Researchers are also miniaturizing quantum communication components using integrated photonics, aiming for cost-effective and scalable systems. Promising approaches like Twin-Field QKD and Measurement-Device-Independent QKD are extending communication distances and enhancing security. Investigations also encompass Quantum Sensing, utilizing Nitrogen-Vacancy (NV) Centers in diamond to detect magnetic, electric, and temperature changes. Atomic clocks and quantum imaging techniques are being refined, and quantum sensors are being explored for gravitational wave detection and high-precision magnetometry.

Underlying these advancements are crucial technologies like integrated photonics, single-photon sources and detectors, and quantum memories. Cryogenics and control systems maintain the necessary conditions for quantum devices, and machine learning algorithms are being used to optimize performance. The field is shifting from demonstrating the possibility of quantum technologies to building real-world systems that can solve important problems.

AI Optimizes Quantum Communication and Sensing

This work pioneers the integration of artificial intelligence with quantum communication and sensing, establishing a new paradigm for enhancing system performance and overcoming practical limitations. Researchers focused on leveraging AI’s data processing capabilities to address challenges inherent in both fields, specifically those related to system calibration, noise interference, and resource allocation. The study demonstrates how machine learning algorithms enable computer systems to autonomously learn from data, continuously optimizing performance without explicit programming. Scientists developed methods to employ AI for real-time system calibration and parameter optimization within quantum communication networks, significantly reducing the time and complexity traditionally required for manual calibration.

Furthermore, the team engineered AI-driven attack detection systems, capable of identifying potential security breaches and equipment defects in real-time, bolstering the security of quantum key distribution. These systems utilize data analysis to discern anomalies and proactively mitigate threats, improving the reliability of secure communication. In quantum sensing, the research team implemented AI algorithms to enhance measurement accuracy and sensitivity, effectively filtering out noise and improving the signal-to-noise ratio. This approach enables ultra-high sensitivity detection of physical quantities like time and magnetic fields, surpassing the limitations of traditional calibration methods. The study highlights the potential for AI to provide efficient, adaptive, and resource-conscious solutions for calibrating large-scale quantum sensor networks, paving the way for more precise measurements.

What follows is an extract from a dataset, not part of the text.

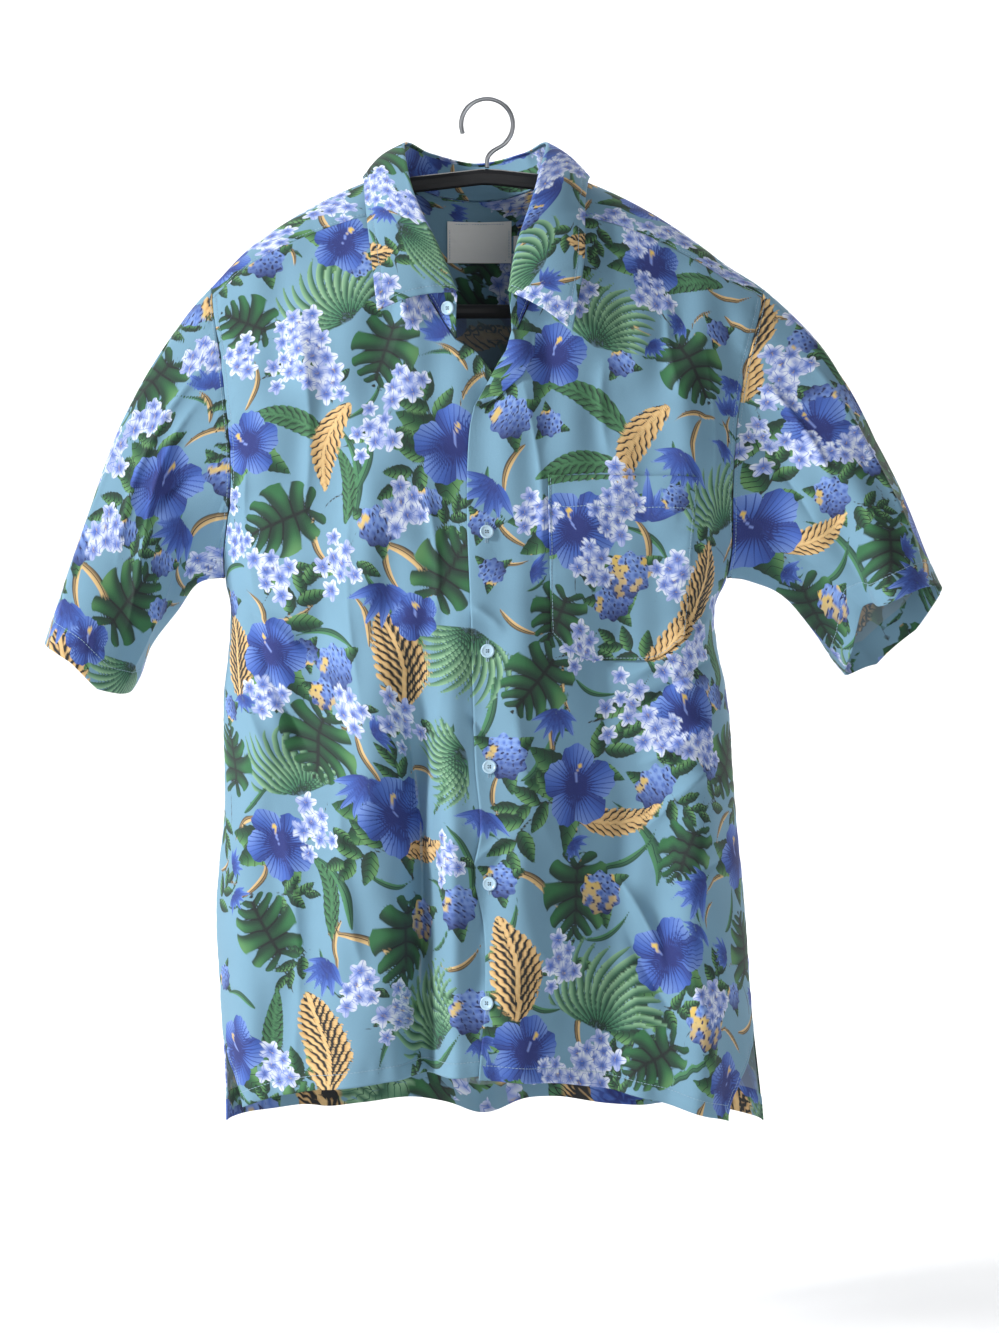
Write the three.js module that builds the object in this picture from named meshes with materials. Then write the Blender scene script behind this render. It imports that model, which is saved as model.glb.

Machine Learning Boosts Quantum Key Distribution Performance

Researchers are achieving significant advancements by integrating artificial intelligence into communication and sensing technologies. Specifically, the study focuses on quantum key distribution (QKD), a core technology for unconditionally secure communication, and explores how machine learning algorithms can improve its efficiency and practicality. Within QKD systems, researchers have successfully employed the random forest algorithm as a replacement for traditional, computationally intensive search algorithms. This innovative approach constructs a general model applicable to both measurement-device-independent QKD and BB84-QKD protocols, directly predicting optimal parameters based on system conditions with limited data.

Numerical simulations reveal this method achieves an optimal secure key rate exceeding 99% compared to conventional search methods. Further advancements involve the application of neural networks to directly predict optimal QKD parameters, offering increased speed and reduced computational demands. A novel back propagation neural network (BPNN) has been developed that not only predicts these parameters efficiently but also addresses system calibration challenges in large-scale measurement-device-independent QKD networks, utilizing partially discarded data generated during communication for real-time calibration. Additionally, the extreme gradient boosting algorithm has been successfully applied to optimize parameters within twin-field QKD systems, demonstrating further potential for enhancing performance and expanding the capabilities of secure communication technologies.

AI Advances in Quantum Communication and Sensing

Recent advances demonstrate the successful integration of artificial intelligence techniques into both quantum communication and quantum sensing, significantly enhancing the capabilities of these emerging technologies. In quantum communication, the application of AI, through methods like parameter optimisation and real-time feedback control, improves the performance and security of key distribution, storage, and network systems. Similarly, in quantum sensing, AI facilitates high-precision and high-sensitivity measurements of physical quantities such as time and magnetic fields, pushing detection limits to the atomic scale by optimising sensor performance and refining data analysis. Despite these advancements, challenges remain in fully realising the potential of AI-enhanced quantum systems, including the lack of interpretability in current AI algorithms and the difficulty of acquiring sufficient data for effective algorithm training. Future work could explore the benefits of quantum artificial intelligence algorithms to overcome these limitations, while ongoing research focuses on miniaturisation and chip integration to enable broader applications.